The mentality of people here is different as well. In Brighton, people will believe in your dreams, or at least not quash them, so you can have a beautiful vision. Then because no one’s telling you it’s not possible, you find ways to make it happen. It’s an optimistic city.
“Brighton is the kind of place where people will let you have a dream.”
Brighton is also a place people come to for pleasure and joy. That’s a great thing to have when you’re an artist, as things can get tricky and difficult sometimes. Having somewhere where that’s a really beautiful place to be, a place that feels healing and joyful, is a really good foundation for being a creative person.
You have such a unique identity, how has Brighton helped you find that?
What’s great about Brighton is that people don’t really care what you wear. You can be wearing the most outrageous, ridiculous costume on the high street and most people won’t blink twice.
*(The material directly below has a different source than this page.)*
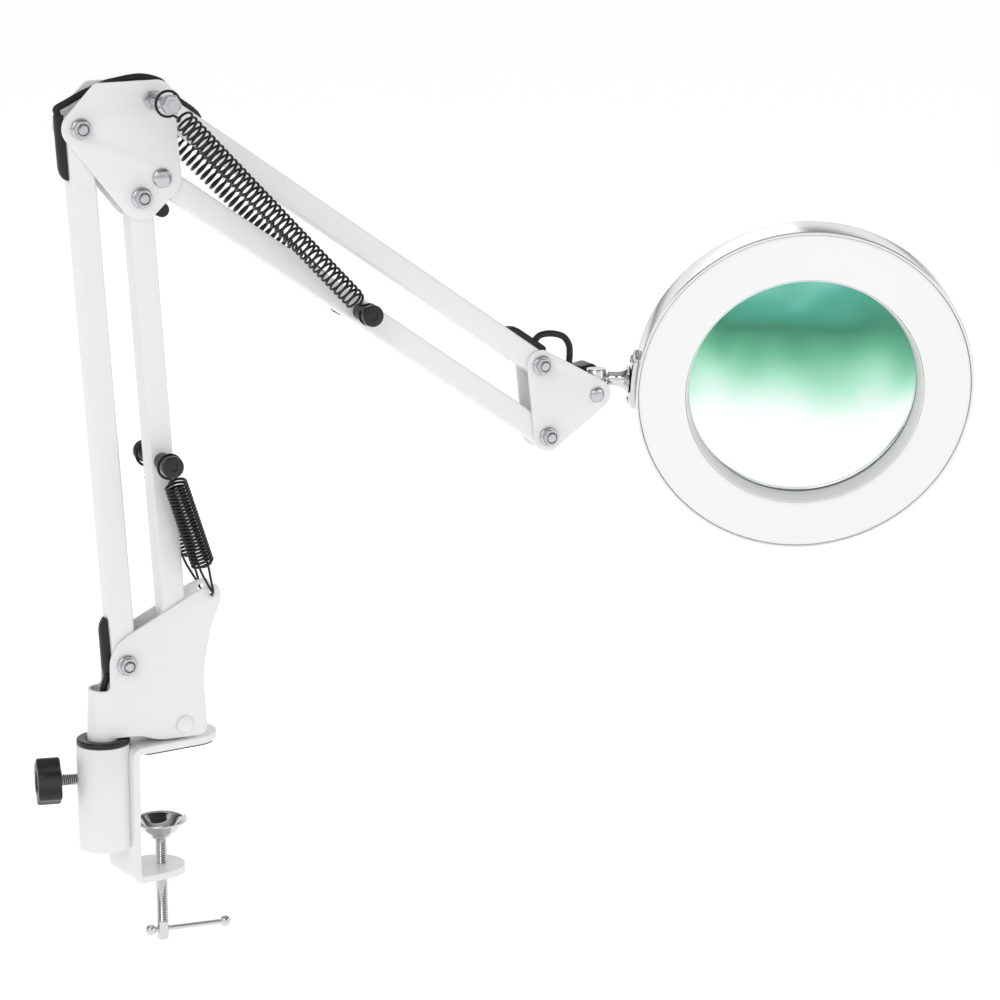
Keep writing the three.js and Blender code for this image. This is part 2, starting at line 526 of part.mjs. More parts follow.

It gives you the opportunity to experiment and play, to really feel into what you want to be, how you want to present yourself, and how you want to be in the world.
“Brighton is a city that understands individuals and celebrates them.”
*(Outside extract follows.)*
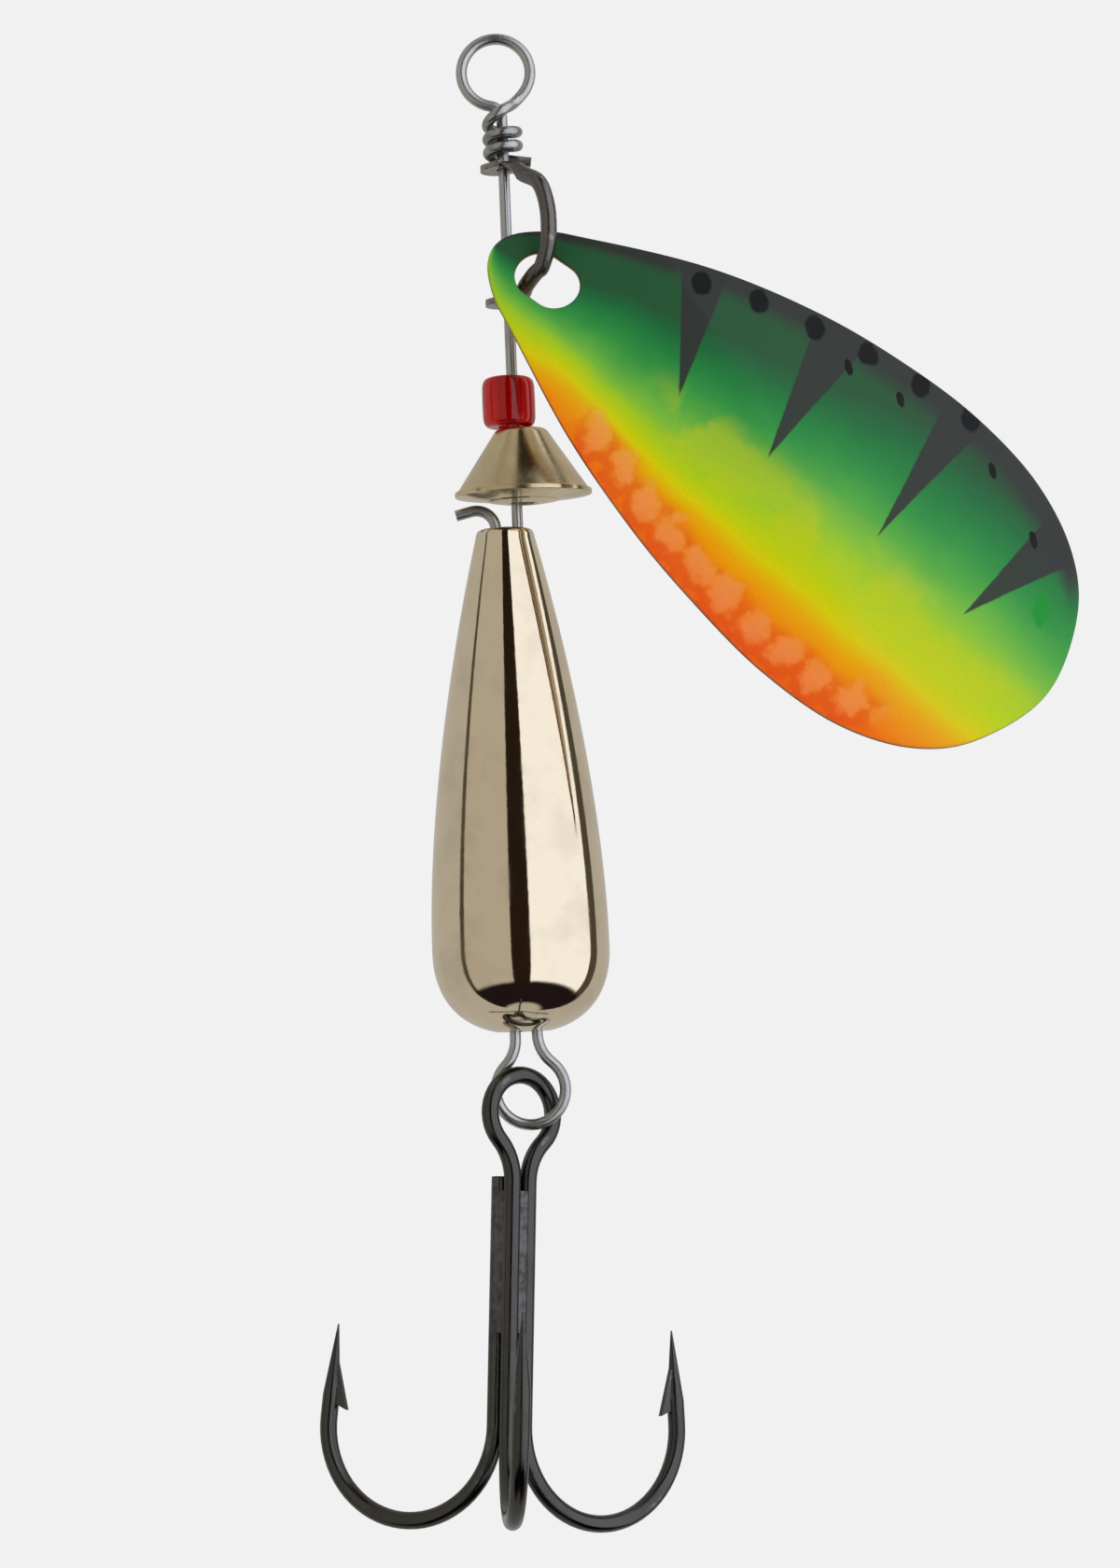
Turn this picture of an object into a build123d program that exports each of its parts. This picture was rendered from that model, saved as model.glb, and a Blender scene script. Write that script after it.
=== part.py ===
# Inline spinner: a wire shaft with a blade on a clevis, a bead, a bell, a drop
# body and a treble hook on the shaft's lower loop. Millimetres. +Z runs up the
# shaft to the line eye, +X is the side the blade swings out to, -Y faces the
# viewer. The origin is on the shaft's axis at the height of the eye's centre.
import math
import os

from build123d import *

# ---- shaft wire ----
WIRE_D = 0.6
EYE_BEND_R = 1.87             # centreline radius of the line eye
EYE_SET_X = -0.24             # the eye's centre lies a little to one side
EYE_NECK_R = 0.70             # bend between the shaft and the eye
EYE_LEAVE_DEG = -42.0         # where the eye's free end leaves its circle
WRAP_R = 0.80                 # centreline radius of the wraps round the shaft
WRAP_PITCH = 0.75
WRAP_TOP_Z = -2.94
WRAP_TURNS = 2.25
WRAP_TAIL = 1.50              # length of the cut end past the last wrap
WRAP_CROSS = (0.12, -0.78, -2.22)   # where the free end crosses the shaft's front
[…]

I feel like Brighton is a city that understands individuals and celebrates them. It’s not a place where people are expected to conform.
What’s your favourite venue in Brighton?
I really enjoyed The Marlborough. I was there for 20 years, and we did amazing things during that time. I also have a big passion for putting performances and creativity out onto the streets. Public art makes it possible for someone to just wander by and engage with something weird and unusual when they’re not expecting to. They can have their day transformed by an encounter that they hadn’t even bought a ticket for.
“The streets of Brighton are my favourite venue… people can have their day transformed by an encounter that they hadn’t even bought a ticket for.”
We can get really interesting reactions from people in the street as well. I think people feel they have more ownership of themselves on the streets. They feel able to respond more authentically to what they’re seeing, whereas when you go into a theatre, you’re kind of trained to behave and respond in a certain way.
When you’re in the street, you can whoop, cheer, or boo if you want to. You also get a much more diverse mix of people seeing and engaging with your work. So, I’d say the streets of Brighton are my favourite venue.
What advice would you give to young performers or creatives coming to Brighton to study or start their careers?
Believe in yourself. Don’t worry too much about what other people are doing. Get to know what other performers are doing, but don’t compare yourself to them and don’t let it stop you.
Get involved in the creative communities here. Get to know people who work in venues, use their spaces. Reach out to people, including artists in the city that you admire, and say hi. They might be too busy to say hi back, but they might not be.
“Treating people as friends you haven’t yet met is a great way to build a community.”
Generally, Brighton is a friendly place. It’s the kind of place where treating people as friends you haven’t yet met is a great way to build a community. If it doesn’t exist already, build the community that you want to exist in. Others similar to you will probably want it too.
What’s the best project you’ve worked on in Brighton?
A few years ago, I started work on a project called Brownton Abbey which is still alive and well today. Brownton Abbey came from the realisation that although I was having a wonderful time in Brighton and it’s very welcoming to unusual and interesting people like me, I struggled to meet people who shared the marginalised identities that I have.
I wasn’t in regular contact with other disabled, queer people of colour, and being marginalised in those three different ways has a particular effect on an individual. I felt like I was misunderstood. For example, something would happen to me that felt like a racist experience, and generally, people wouldn’t believe that would happen in the wonderful city of Brighton.
It was helpful for me to find other people who’d had similar experiences. Creating a project that addressed those issues allowed me to build a community that has been really empowering, both for myself and others.
Brownton Abbey is a futuristic space church themed performance party that centres, celebrates and elevates disabled and queer people of colour. It’s a big party with a political agenda. Though we don’t talk politics at events, they’re experiential and focused on making performance art accessible to people who wouldn’t normally go to the theatre.
“I want people to feel that they can be noisy or quiet, or respond to the performance in an embodied way, where they don’t feel like they have to follow any rules.”
We like to break the rules of the theatre. I want people to feel that they can be noisy or quiet, or respond to the performance in an embodied way, where they don’t feel like they have to follow any rules. The first time we did Brownton Abbey, as part of the Brighton Festival, it was quite remarkable.
There’s a misunderstood idea that you can only be empowered if you’re part of the majority. I’m interested in exploring ways in which minorities can be empowered, in feeling that you can be in your queer body, feel sexually empowered. That might be about being able to dance in a museum, or to dress how you like at the theatre.
It’s also about being able to respond to work as your queer self. I’ve been in places where I’ve held back my reaction in case it offends somebody who’s not used to being offended.
We need to make performance spaces accessible to different marginalised audiences. That means putting some of the power and control into the hands of the people organising these events, and being part of the community seeking to make performance accessible.